The United States and Canada, in
particular, have Anglophone bishops who have demonstrated their capacity
to clean house and reenergize dioceses evangelically.
Thus the Vatican,
not ordinarily given to dramatic change, might well consider clearing
the Irish bench comprehensively and bringing in bishops, of whatever
national origin, who can rebuild the Irish Church by preaching the
Gospel without compromise — and who know how to fight the soft
totalitarianism of European secularists.
In the wake of Taoiseach Kenny’s hysterical rant in the Dáil,
the Vatican recalled its nuncio to Ireland for consultations, a clear
sign of displeasure with Irish politicians who, for whatever reasons,
deliberately foment anti-Catholic hysteria.
Yet as distasteful and
irresponsible as Kenny’s attacks were, they underscore the fact that
radical changes are needed in the Catholic Church’s leadership in
Ireland — now, not at some indeterminate point in the future.
The deeper question that the past several weeks of Catholic-bashing in
Ireland has raised — How on earth did this most Catholic of countries
become violently anti-Catholic? — touches on the modern history of
independent Ireland; serious answers to that question are likely to
offer little comfort to either Irish romantics or defenders of the old
alliances between Church and state.
Sixty years into the 20th century, Ireland, Spain, Portugal, and Quebec
were among the most intensely Catholic nations on the planet.
Fifty
years later, Quebec is the most religiously arid space between Point
Barrow and Tierra del Fuego; Portuguese Catholicism, outside the
pilgrimage shrine of Fatima, is hardly robust; Spain has the most
self-consciously secularist government in Europe; and Ireland has now
become the epicenter of European anti-Catholicism. What happened?

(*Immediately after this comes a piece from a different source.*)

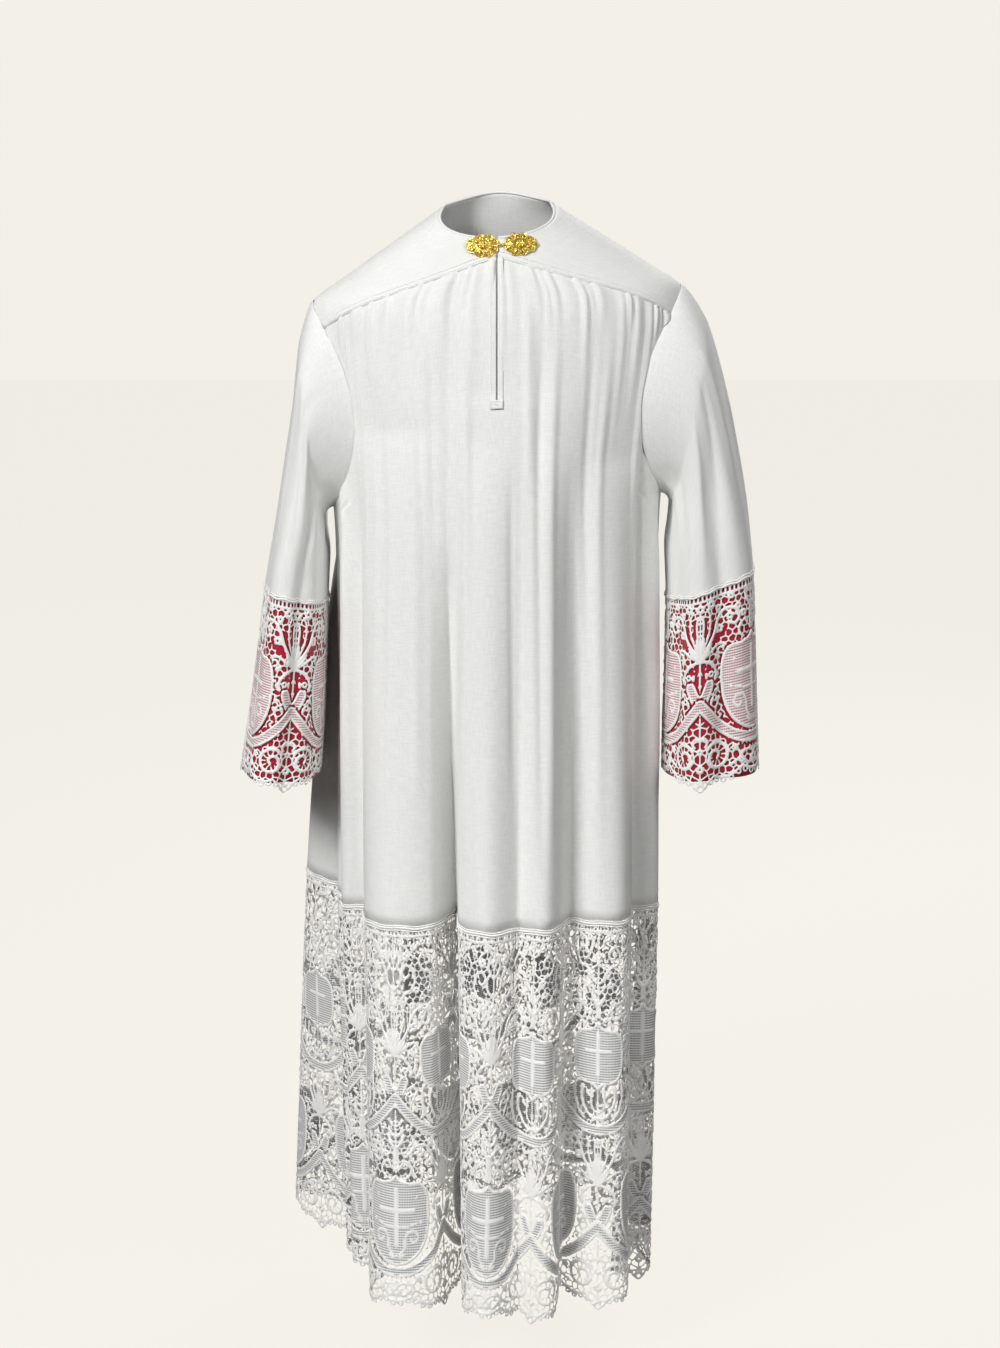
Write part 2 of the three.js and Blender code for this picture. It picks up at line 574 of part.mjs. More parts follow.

Perhaps some comparative history and sociology suggest an answer.
In
each of these cases, the state, through the agency of an authoritarian
government, deliberately delayed the nation’s confrontation with
modernity.
In each of these cases, the Catholic Church was closely
allied to state power (or, in the case of Quebec, to the power of the
dominant Liberal party).
In each of these cases, Catholic intellectual
life withered, largely untouched by the mid-20th-century Catholic
renaissance in biblical, historical, philosophical, and theological
studies that paved the way toward the Second Vatican Council.
And in
each of these cases, the local Catholicism was highly clerical, with
ordination to the priesthood and the episcopate being understood by
everyone, clergy and laity alike, as conferring membership in a higher
caste.
Then came le déluge: the deluge of Vatican II, the deluge that Europeans refer to as “1968,” and the deluge of the “Quiet Revolution” in la Belle Province.
Once breached, the fortifications of Counter-Reformation Catholicism in
Spain, Portugal, Quebec, and Ireland quickly crumbled.
And absent the
intellectual resources to resist the flood-tides of secularism, these
four once-hyper-Catholic nations flipped, undergoing an accelerated
course of radical secularization that has now, in each case, given birth
to a serious problem of Christophobia: not mere indifference to the
Church, but active hostility to it, not infrequently manifested through
coercive state power.
This, then, is the blunt fact that must be faced by bishops, priests,
and lay Catholics who want to build the Church of Vatican II, John Paul
II, and Benedict XVI — the Church of a New Evangelization — out of the
wreckage of the recent Irish past: In Ireland, as in the other three
cases, the Church’s close relationship with secular power reinforced
internal patterns of clericalism and irresponsibility that put young
people at risk, that impeded the proclamation of the Gospel, and that
made the Church in these places easy prey for the secularist cultural
(and political) wolves, once they emerged on the scene.
And that is why the leadership that Catholic Ireland needs may have to
be imported, at least in part. Men of indisputable integrity and
evangelical passion who have no linkage to this sad, and in some
instances tawdry, history are needed to lead the Irish Catholic reform
for which Benedict XVI has called.
I know no serious observer of the
Irish Catholic scene, anywhere, who disputes the necessity of clearing
the current bench of bishops; I also know no one who thinks that a
reconfigured Irish episcopate, even one leading fewer dioceses, can be
drawn entirely from the resident clergy of Ireland today.
This may be
one factor leading to the current languid pace in reforming the Irish
hierarchy; and that lassitude is what gave Taoiseach Kenny the
opening for his latest rabid attack on the Church, the Holy See, and the
Pope.
All the more reason, then, to make the reform of the Church in
Ireland truly radical by looking outside Ireland for men capable of
helping lead this once-great Church back to evangelical health.
— George Weigel is distinguished senior
fellow of Washington’s Ethics and Public Policy Center, where he holds
the William E. Simon Chair in Catholic Studies.